» **What the exercise asks**
Exactly reproduce the lines that follow.

» **Dataset excerpt**
* BEGIN *
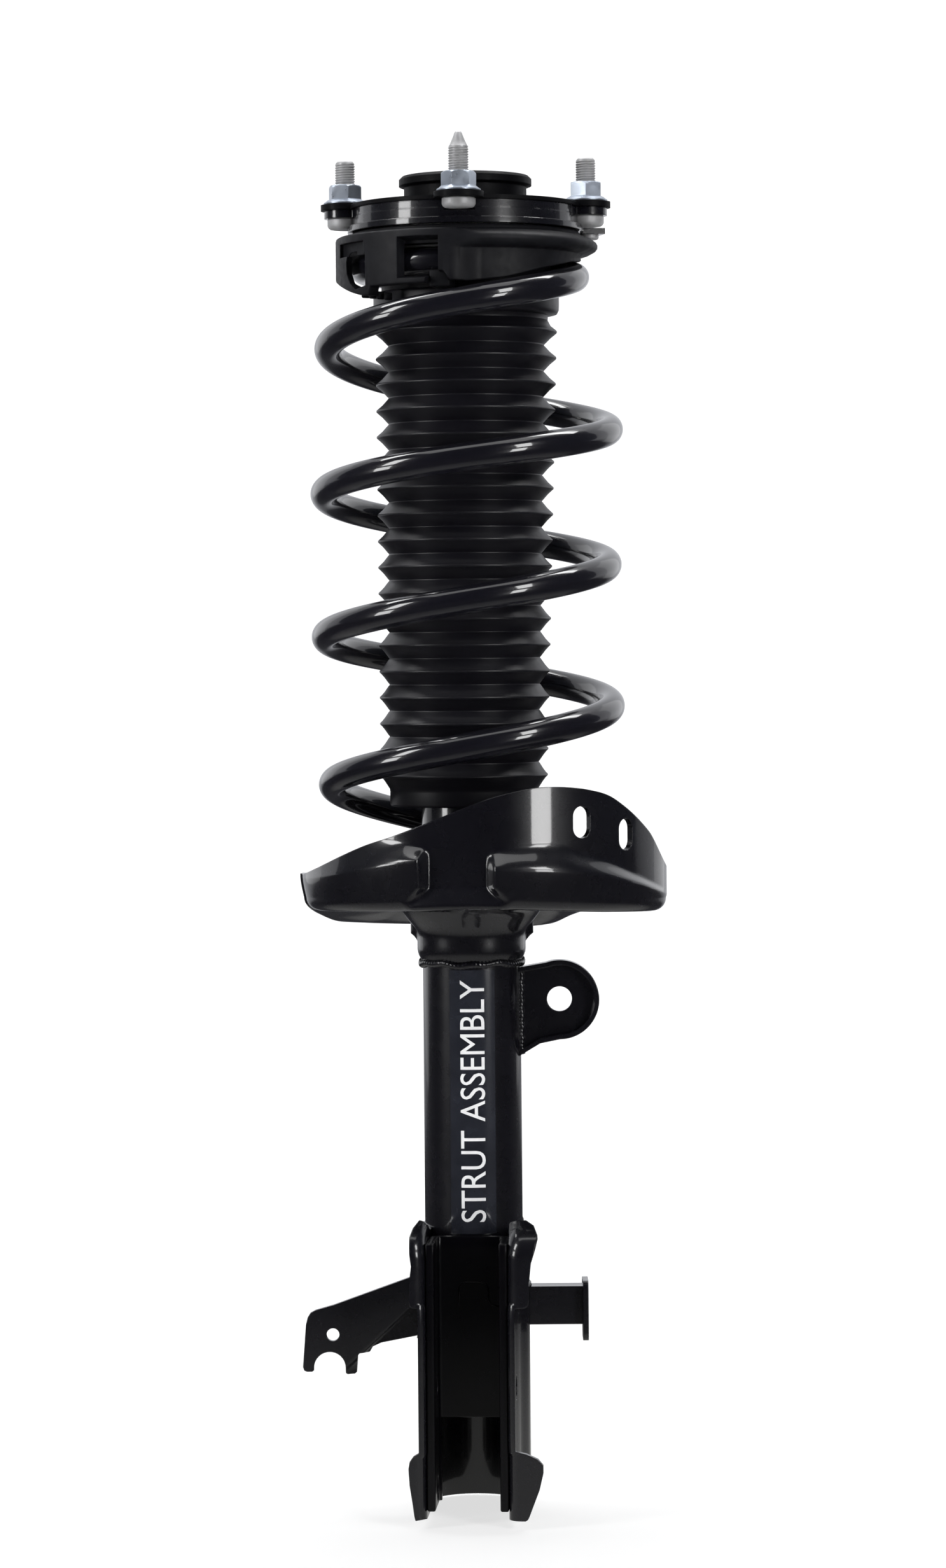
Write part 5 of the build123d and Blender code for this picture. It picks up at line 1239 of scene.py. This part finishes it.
def build_stage():
    """A pale floor sweeping up behind the part, self-lit for the camera, and glowing in reflections with a
    painted pool of light and a brighter painted wall.
    """
    profile = [(-6.0, FLOOR_Z), (SWEEP_BACK - SWEEP_BEND, FLOOR_Z)]
    for n in range(1, 13):
        a = pi / 2 * n / 12
        profile.append((SWEEP_BACK - SWEEP_BEND + SWEEP_BEND * sin(a), FLOOR_Z + SWEEP_BEND * (1 - cos(a))))
    profile.append((SWEEP_BACK, 5.0))
    verts = [(x, y, z) for y, z in profile for x in (-7.0, 7.0)]
    faces = [(2 * i, 2 * i + 1, 2 * i + 3, 2 * i + 2) for i in range(len(profile) - 1)]
    mesh = bpy.data.meshes.new("sweep_floor")
    mesh.from_pydata(verts, [], faces)
    for polygon in mesh.polygons:
        polygon.use_smooth = True
    mat, tree, shader = new_material("pale_floor")
    link = tree.links.new
    colour = ramp(tree, noise(tree, 3.0), [(0.3, (0.86, 0.86, 0.86)), (0.7, (0.9, 0.9, 0.9))])
    link(colour, shader.inputs["Base Color"])
    shader.inputs["Roughness"].default_value = 0.9
    # what reflections see: a painted pool of light near the part and a brighter painted wall behind it,
    # glowing though the floor is no lamp
    place = add_node(tree, "TexCoord").outputs["Object"]
    length = add_node(tree, "VectorMath")
    length.operation = "LENGTH"
    link(place, length.inputs[0])
    near = ramp(tree, length.outputs["Value"], [(0.62, (0.42, 0.42, 0.41)), (0.95, (0.03, 0.03, 0.035))])
    depth = add_node(tree, "SeparateXYZ")
    link(place, depth.inputs[0])
    behind = add_node(tree, "MapRange", From_Min=1.3, From_Max=2.3)
    link(depth.outputs["Y"], behind.inputs["Value"])
    glow = add_node(tree, "Mix")
    glow.data_type = "RGBA"
    link(behind.outputs["Result"], glow.inputs["Factor"])
    link(near, glow.inputs[6])
    glow.inputs[7].default_value = (0.62, 0.63, 0.66, 1)
    painted_reflection_glow = add_node(tree, "Emission")
    link(glow.outputs[2], painted_reflection_glow.inputs["Color"])
    # what the camera sees: the floor with some light of its own
    path = add_node(tree, "LightPath")
    pale = add_node(tree, "Emission", Color=(1, 1, 1, 1))
    seen = add_node(tree, "Math")
    seen.operation = "MULTIPLY"
    link(path.outputs["Is Camera Ray"], seen.inputs[0])
    seen.inputs[1].default_value = 0.7
    paler = add_node(tree, "MixShader")
    link(seen.outputs[0], paler.inputs["Fac"])
    link(shader.outputs["BSDF"], paler.inputs[1])
    link(pale.outputs["Emission"], paler.inputs[2])
    mix = add_node(tree, "MixShader")
    link(path.outputs["Is Glossy Ray"], mix.inputs["Fac"])
    link(paler.outputs["Shader"], mix.inputs[1])
    link(painted_reflection_glow.outputs["Emission"], mix.inputs[2])
    link(mix.outputs["Shader"], tree.nodes["Material Output"].inputs["Surface"])
    mesh.materials.append(mat)
    floor = bpy.data.objects.new("sweep_floor", mesh)
    bpy.context.scene.collection.objects.link(floor)
    floor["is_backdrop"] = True


def area_light(name, place, target, size, power, colour=(1, 1, 1)):
    data = bpy.data.lights.new(name, "AREA")
    data.shape = "RECTANGLE"
    data.size, data.size_y = size
    data.energy = power
    data.color = colour
    lamp = bpy.data.objects.new(name, data)
    lamp.location = place
    lamp.rotation_euler = (Vector(target) - Vector(place)).to_track_quat("-Z", "Y").to_euler()
    bpy.context.scene.collection.objects.link(lamp)


def around(azimuth, distance, height):
    """A point seen from the strut at an azimuth measured from the camera, positive to the right."""
    return (distance * sin(radians(azimuth)), -distance * cos(radians(azimuth)), height)


def build_light():
    world = bpy.data.worlds.new("studio")
    bpy.context.scene.world = world
    world.use_nodes = True
    tree = world.node_tree
    link = tree.links.new
    split = add_node(tree, "SeparateXYZ")
    link(add_node(tree, "TexCoord").outputs["Generated"], split.inputs[0])
    turn = add_node(tree, "MapRange", From_Min=-1.0, From_Max=1.0)
    link(split.outputs["Y"], turn.inputs["Value"])
    room = ramp(tree, turn.outputs["Result"], [(0.0, (0.010, 0.010, 0.016)), (0.55, (0.046, 0.050, 0.062))])
    dim = tree.nodes["Background"]
    link(room, dim.inputs["Color"])
    dim.inputs["Strength"].default_value = 1.0
    white = add_node(tree, "Background", Color=(1, 1, 1, 1), Strength=1.0)
    mix = add_node(tree, "MixShader")
    link(add_node(tree, "LightPath").outputs["Is Camera Ray"], mix.inputs["Fac"])
    link(dim.outputs["Background"], mix.inputs[1])
    link(white.outputs["Background"], mix.inputs[2])
    link(mix.outputs["Shader"], tree.nodes["World Output"].inputs["Surface"])
    middle = (0, 0, -0.3)
    area_light("box_left_high", around(-63, 1.9, 0.95), middle, (0.45, 0.9), 15)
    area_light("box_left_low", around(-63, 1.9, -0.1), middle, (0.45, 0.6), 9)
    area_light("box_right_high", around(41, 2.0, 0.9), middle, (0.45, 0.9), 15)
    area_light("box_right_low", around(38, 2.0, -0.15), middle, (0.4, 0.6), 9)
    area_light("edge_left", around(-140, 1.9, 0.1), middle, (1.0, 2.0), 2)
    area_light("edge_right", around(140, 1.9, 0.1), middle, (1.0, 2.0), 2)
    area_light("top_soft", (0, 0.2, 2.0), middle, (2.2, 2.2), 24)
    area_light("back_wash", (0, 0.9, 2.4), (0, 2.6, 0.0), (4.0, 1.0), 130)


def build_camera():
    data = bpy.data.cameras.new("camera")
    data.sensor_width = 36.0
    data.lens = PIXELS_PER_METRE * CAMERA_DISTANCE / IMAGE_HEIGHT * 36.0
    data.shift_y = (HORIZON_ROW - IMAGE_HEIGHT / 2) / IMAGE_HEIGHT
    data.clip_start = 0.05
    camera = bpy.data.objects.new("camera", data)
    camera.location = (0.002, -CAMERA_DISTANCE, HORIZON_Z)
    camera.rotation_euler = (Matrix.Rotation(pi / 2, 4, "X") @ Matrix.Rotation(-LEAN, 4, "Z")).to_euler()
    bpy.context.scene.collection.objects.link(camera)
    bpy.context.scene.camera = camera


build_stage()
build_light()
build_camera()
bpy.context.scene.view_settings.view_transform = "Standard"

low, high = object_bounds()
* END *
» **Exercise result**
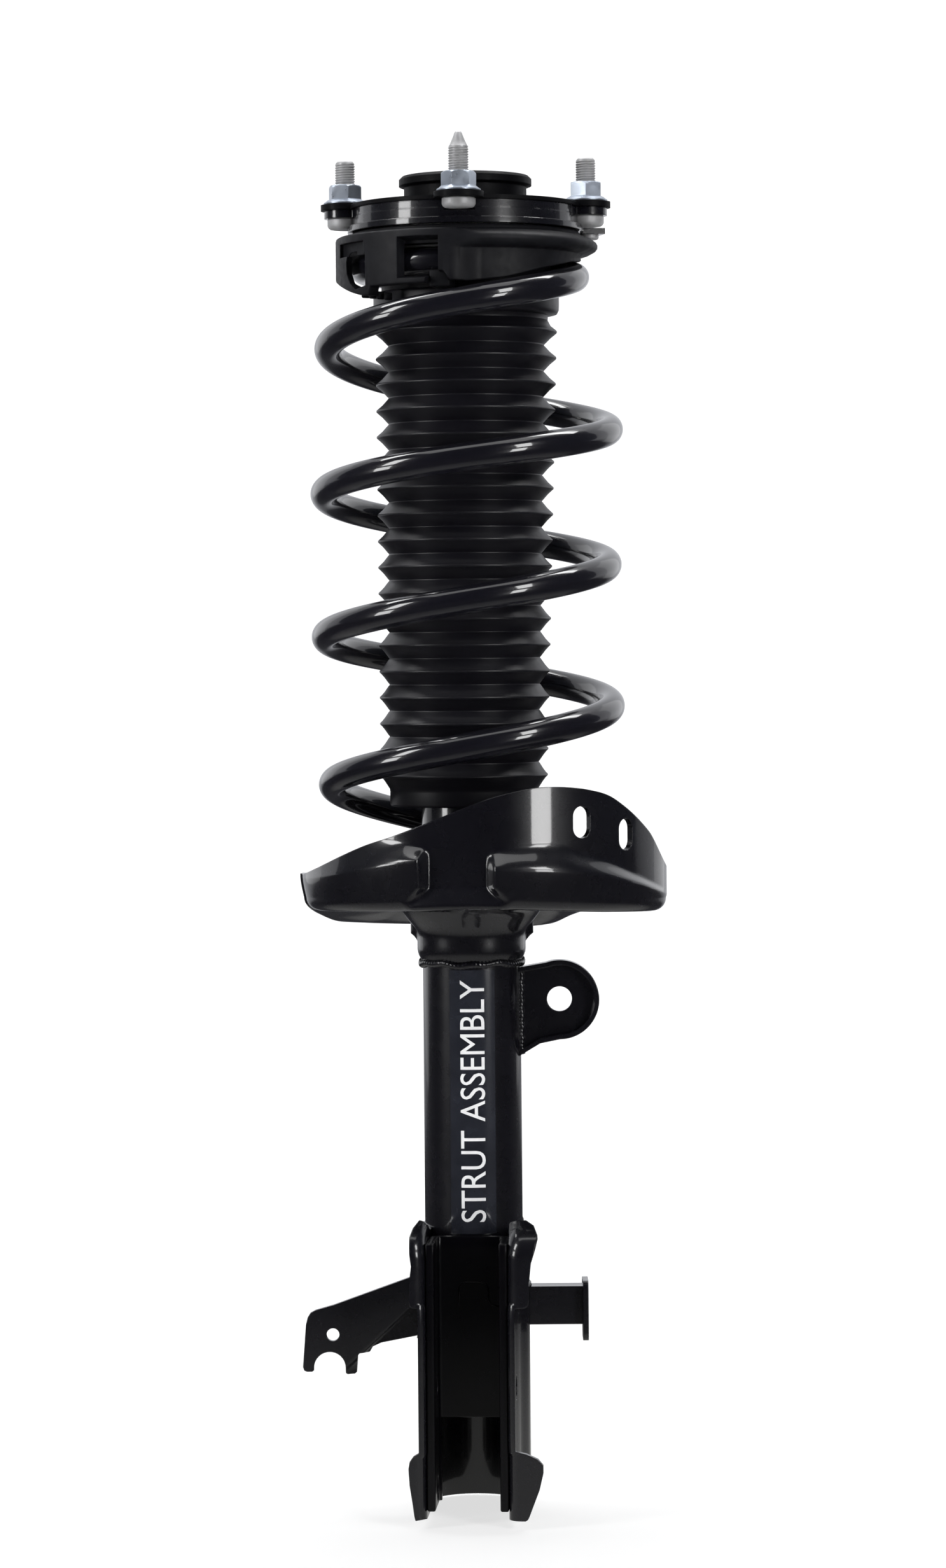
Write part 5 of the build123d and Blender code for this picture. It picks up at line 1239 of scene.py. This part finishes it.
def build_stage():
    """A pale floor sweeping up behind the part, self-lit for the camera, and glowing in reflections with a
    painted pool of light and a brighter painted wall.
    """
    profile = [(-6.0, FLOOR_Z), (SWEEP_BACK - SWEEP_BEND, FLOOR_Z)]
    for n in range(1, 13):
        a = pi / 2 * n / 12
        profile.append((SWEEP_BACK - SWEEP_BEND + SWEEP_BEND * sin(a), FLOOR_Z + SWEEP_BEND * (1 - cos(a))))
    profile.append((SWEEP_BACK, 5.0))
    verts = [(x, y, z) for y, z in profile for x in (-7.0, 7.0)]
    faces = [(2 * i, 2 * i + 1, 2 * i + 3, 2 * i + 2) for i in range(len(profile) - 1)]
    mesh = bpy.data.meshes.new("sweep_floor")
    mesh.from_pydata(verts, [], faces)
    for polygon in mesh.polygons:
        polygon.use_smooth = True
    mat, tree, shader = new_material("pale_floor")
    link = tree.links.new
    colour = ramp(tree, noise(tree, 3.0), [(0.3, (0.86, 0.86, 0.86)), (0.7, (0.9, 0.9, 0.9))])
    link(colour, shader.inputs["Base Color"])
    shader.inputs["Roughness"].default_value = 0.9
    # what reflections see: a painted pool of light near the part and a brighter painted wall behind it,
    # glowing though the floor is no lamp
    place = add_node(tree, "TexCoord").outputs["Object"]
    length = add_node(tree, "VectorMath")
    length.operation = "LENGTH"
    link(place, length.inputs[0])
    near = ramp(tree, length.outputs["Value"], [(0.62, (0.42, 0.42, 0.41)), (0.95, (0.03, 0.03, 0.035))])
    depth = add_node(tree, "SeparateXYZ")
    link(place, depth.inputs[0])
    behind = add_node(tree, "MapRange", From_Min=1.3, From_Max=2.3)
    link(depth.outputs["Y"], behind.inputs["Value"])
    glow = add_node(tree, "Mix")
    glow.data_type = "RGBA"
    link(behind.outputs["Result"], glow.inputs["Factor"])
    link(near, glow.inputs[6])
    glow.inputs[7].default_value = (0.62, 0.63, 0.66, 1)
    painted_reflection_glow = add_node(tree, "Emission")
    link(glow.outputs[2], painted_reflection_glow.inputs["Color"])
    # what the camera sees: the floor with some light of its own
    path = add_node(tree, "LightPath")
    pale = add_node(tree, "Emission", Color=(1, 1, 1, 1))
    seen = add_node(tree, "Math")
    seen.operation = "MULTIPLY"
    link(path.outputs["Is Camera Ray"], seen.inputs[0])
    seen.inputs[1].default_value = 0.7
    paler = add_node(tree, "MixShader")
    link(seen.outputs[0], paler.inputs["Fac"])
    link(shader.outputs["BSDF"], paler.inputs[1])
    link(pale.outputs["Emission"], paler.inputs[2])
    mix = add_node(tree, "MixShader")
    link(path.outputs["Is Glossy Ray"], mix.inputs["Fac"])
    link(paler.outputs["Shader"], mix.inputs[1])
    link(painted_reflection_glow.outputs["Emission"], mix.inputs[2])
    link(mix.outputs["Shader"], tree.nodes["Material Output"].inputs["Surface"])
    mesh.materials.append(mat)
    floor = bpy.data.objects.new("sweep_floor", mesh)
    bpy.context.scene.collection.objects.link(floor)
    floor["is_backdrop"] = True


def area_light(name, place, target, size, power, colour=(1, 1, 1)):
    data = bpy.data.lights.new(name, "AREA")
    data.shape = "RECTANGLE"
    data.size, data.size_y = size
    data.energy = power
    data.color = colour
    lamp = bpy.data.objects.new(name, data)
    lamp.location = place
    lamp.rotation_euler = (Vector(target) - Vector(place)).to_track_quat("-Z", "Y").to_euler()
    bpy.context.scene.collection.objects.link(lamp)


def around(azimuth, distance, height):
    """A point seen from the strut at an azimuth measured from the camera, positive to the right."""
    return (distance * sin(radians(azimuth)), -distance * cos(radians(azimuth)), height)


def build_light():
    world = bpy.data.worlds.new("studio")
    bpy.context.scene.world = world
    world.use_nodes = True
    tree = world.node_tree
    link = tree.links.new
    split = add_node(tree, "SeparateXYZ")
    link(add_node(tree, "TexCoord").outputs["Generated"], split.inputs[0])
    turn = add_node(tree, "MapRange", From_Min=-1.0, From_Max=1.0)
    link(split.outputs["Y"], turn.inputs["Value"])
    room = ramp(tree, turn.outputs["Result"], [(0.0, (0.010, 0.010, 0.016)), (0.55, (0.046, 0.050, 0.062))])
    dim = tree.nodes["Background"]
    link(room, dim.inputs["Color"])
    dim.inputs["Strength"].default_value = 1.0
    white = add_node(tree, "Background", Color=(1, 1, 1, 1), Strength=1.0)
    mix = add_node(tree, "MixShader")
    link(add_node(tree, "LightPath").outputs["Is Camera Ray"], mix.inputs["Fac"])
    link(dim.outputs["Background"], mix.inputs[1])
    link(white.outputs["Background"], mix.inputs[2])
    link(mix.outputs["Shader"], tree.nodes["World Output"].inputs["Surface"])
    middle = (0, 0, -0.3)
    area_light("box_left_high", around(-63, 1.9, 0.95), middle, (0.45, 0.9), 15)
    area_light("box_left_low", around(-63, 1.9, -0.1), middle, (0.45, 0.6), 9)
    area_light("box_right_high", around(41, 2.0, 0.9), middle, (0.45, 0.9), 15)
    area_light("box_right_low", around(38, 2.0, -0.15), middle, (0.4, 0.6), 9)
    area_light("edge_left", around(-140, 1.9, 0.1), middle, (1.0, 2.0), 2)
    area_light("edge_right", around(140, 1.9, 0.1), middle, (1.0, 2.0), 2)
    area_light("top_soft", (0, 0.2, 2.0), middle, (2.2, 2.2), 24)
    area_light("back_wash", (0, 0.9, 2.4), (0, 2.6, 0.0), (4.0, 1.0), 130)


def build_camera():
    data = bpy.data.cameras.new("camera")
    data.sensor_width = 36.0
    data.lens = PIXELS_PER_METRE * CAMERA_DISTANCE / IMAGE_HEIGHT * 36.0
    data.shift_y = (HORIZON_ROW - IMAGE_HEIGHT / 2) / IMAGE_HEIGHT
    data.clip_start = 0.05
    camera = bpy.data.objects.new("camera", data)
    camera.location = (0.002, -CAMERA_DISTANCE, HORIZON_Z)
    camera.rotation_euler = (Matrix.Rotation(pi / 2, 4, "X") @ Matrix.Rotation(-LEAN, 4, "Z")).to_euler()
    bpy.context.scene.collection.objects.link(camera)
    bpy.context.scene.camera = camera


build_stage()
build_light()
build_camera()
bpy.context.scene.view_settings.view_transform = "Standard"

low, high = object_bounds()